Does anyone remember Virginia Woolf’s “Angel in the House?” If you think that all-suffering, wife-and-mother-first (me last) Angel is a Victorian Era issue, think again. In 1931, Woolf lectured that “Killing the Angel in the House was part of the occupation of a woman writer.” But 56 years later, a 27 year old woman wrote on the Internet: “she (Woolf) describes issues that resonate with me, in 2014.”
     Q. How is that possible? After the 19th constitutional amendment, women’s lib, bra burning, and equal pay for equal work (ha, ha), how is it possible that a 27 year old woman in the 21st century could STILL feel so aligned with Woolf’s impassioned plea for freedom of speech? 
     A. One reason is empathy. Mothers and wives tend to love and feel for members of their family. Because we don’t want to expose others, we muzzle ourselves. We don’t express: our anger, disappointments, or prowess. (Especially not prowess.) If something bad happens, we protect our family members from shame. If something good happens, we’re careful not to interfere or cause embarrassment. Is this sounding like a narrow range of emotional expression?
     Maybe it’s time to go back and see who the Angel in The House was supposed to be. According to Virginia Woolf, the Angel was “intensely sympathetic. . . . immensely charming. . . . utterly
unselfish. She excelled in the difficult arts of family life. She sacrificed herself daily. If there was chicken, she took the leg; if there was a draft she sat in it—in short she was so constituted that she never had a mind or a wish of her own, but preferred to sympathize always with the minds and wishes of others. . . .”

     While lecturing in 1931, Virginia Woolf remarked that “it is still expected that women will give up what they have achieved, even their name, for the satisfaction of men and children, all of whom would never exist if it were not for women.”
     How much has that expectation really changed? As a blogger writing about my family, I’m always sliding down the slippery slope of protecting others’ privacy while trying to express my perspective on my life. Guess which side wins?
     Speaking as Marguerite’s editor (making a cameo appearance), I have definitely felt the muzzle on my own mouth—usually when I’m most passionate. I’ve even consulted a libel attorney. (If you want to find out more about my passions, go to my web site.

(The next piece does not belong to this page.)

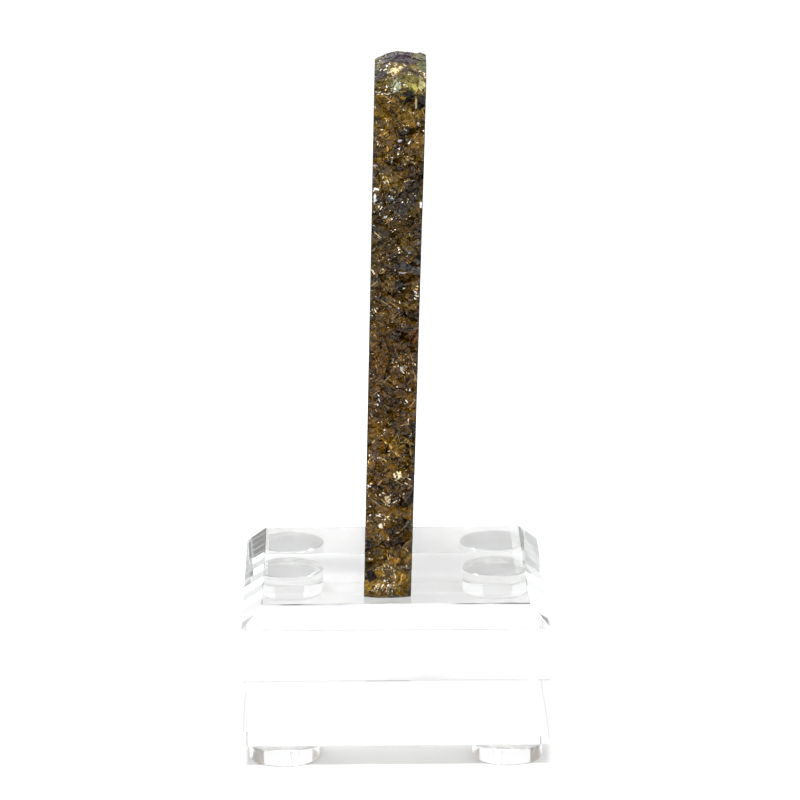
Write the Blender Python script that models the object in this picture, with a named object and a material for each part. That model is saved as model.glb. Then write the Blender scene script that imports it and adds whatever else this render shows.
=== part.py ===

     Are there any other women out there who feel a tad too angelic? I’d like to invite you all to email me your stories at . I can post your sensitive snippets (anonymously), and express your feelings, even when I can’t post mine. Maybe together all our voices will be heard. After all, we’re still American women and the first amendment belongs to us too.
     It could be a lot worse. (See “Perspective,” 5/22/15.) Instead of wearing an invisible muzzle on this sunny, 80 degree day, I could be shrouded from head to toe in a black burka, grateful for the eye holes.